Abstract

Over the last decade the internet has been the source of a wide variety of democratic innovations, from the creation and maintenance of political forums and discussion sites to the establishment of e-petitioning platforms, voting advice applications, and social media enabled activist organisations and campaigns. One well known characteristic of these online participatory services is that contribution levels typically exhibit a highly skewed distribution, whereby the majority of people who make use of the service contribute only a little, whilst a small minority, often known as contribute a lot. These exceptional activity levels mean these individuals are extraordinarily important in terms of keeping a given community alive; it also means they wield disproportionate influence within it.Despite their importance and potential impact, these power users have received scant attention in the literature on online democratic participation. This article aims to fill this gap by addressing two key questions. First, we ask what explains why some users become power users whilst others do not. Second, we examine the impact of power users on site outcomes. Based on a unique observational dataset of hundreds of thousands of users of an electronic petitioning platform, we show that classical participation resources such as wealth and education appear to make little difference in terms of generating power users.
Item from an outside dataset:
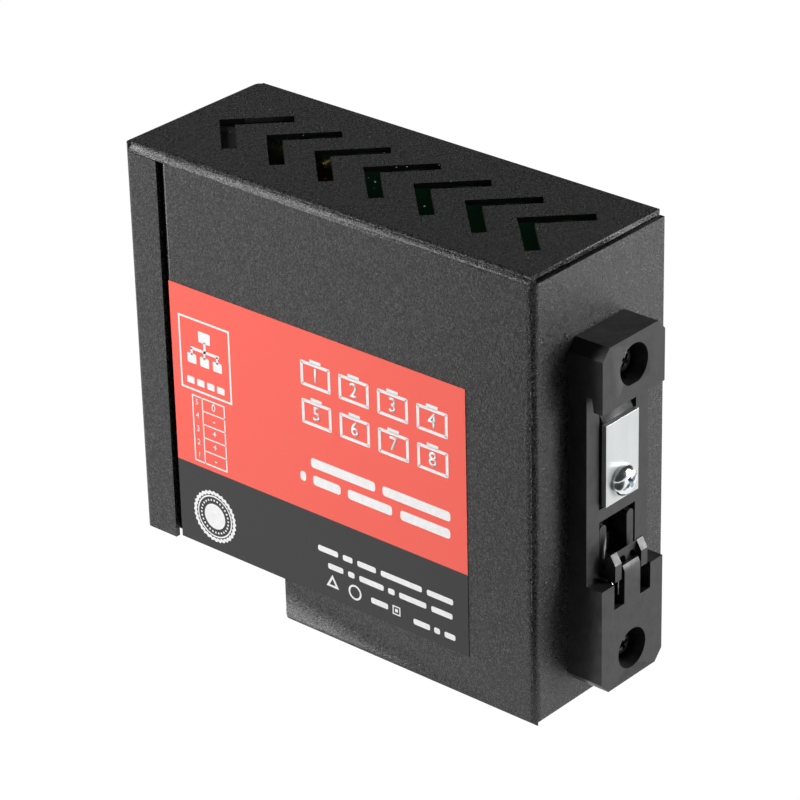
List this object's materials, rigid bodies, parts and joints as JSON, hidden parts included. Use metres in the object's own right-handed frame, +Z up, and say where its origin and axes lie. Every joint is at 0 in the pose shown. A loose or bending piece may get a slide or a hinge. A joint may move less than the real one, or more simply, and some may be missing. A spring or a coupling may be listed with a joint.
{
  "type": "din rail ethernet switch",
  "caption": "Narrow box-shaped network switch with ports on its front, a side label, slotted vents on top and a sprung rail clip on its back.",
  "frame": {"origin": "middle of the footprint of the whole part, on the underside of the case", "axes": "+X toward the labelled side, +Y from the ports to the rail clip, +Z up"},
  "size_m": [0.0371, 0.1116, 0.09],
  "materials": {
    "case": "fine-textured matte powder coat",
    "label": "printed film, red above and dark grey below",
    "black_screw": "black oxide",
    "zinc": "bright zinc",
    "board": "solder mask",
    "brass": "plain",
    "gold_screw": "yellow zinc",
    "tin": "tinplate",
    "black_plastic": "matte",
    "gold": "gold flash",
    "lamp": "milky",
    "green_plastic": "matte",
    "can": "satin",
    "clear": "clear",
    "clip_plastic": "satin",
    "nickel": "bright"
  },
  "bodies": {
    "case": {"case_shell": "case", "side_cover": "case", "front_cover": "case", "side_label": "label", "side_cover_screws": "black_screw", "case_press_nuts": "zinc", "front_cover_screws": "black_screw", "front_cover_nuts": "zinc", "main_board": "board", "board_pillars": "brass", "board_screws": "gold_screw", "jack_shield": "tin", "jack_body": "black_plastic", "jack_contacts": "gold", "jack_lamps": "lamp", "terminal_header": "green_plastic", "terminal_pins": "tin", "terminal_plug": "green_plastic", "terminal_screws": "zinc", "switch_chip": "black_plastic", "magnetics": "black_plastic", "capacitors": "can", "inductor": "black_plastic", "crystal": "can", "regulator": "black_plastic", "board_chip_parts": "black_plastic", "power_light": "lamp", "power_light_pipe": "clear", "clip_body": "clip_plastic", "clip_plate": "zinc", "plate_screw": "nickel", "clip_screws": "black_screw", "clip_press_nuts": "zinc", "latch_spring": "nickel"},
    "latch": {"clip_latch": "clip_plastic"}
  },
  "joints": [
    {"name": "latch_slide", "type": "slide", "parent": "case", "child": "latch", "axis": [0, 0, -1], "range_m": [0, 0.0032], "stiffness_N_per_m": 3000, "deforming": ["latch_spring"]}
  ]
}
By contrast having more time makes a real difference: with the unemployed particularly likely to become power users. We also show that initial experiences with the website make a lasting impression on users and influence their entire future participation in the site. Finally, we show that power users are both more effective than regular users, and also have interests which differ substantially from the rest of the crowd: meaning that these small groups have a powerful (and distorting) influence on overall outcomes for the site.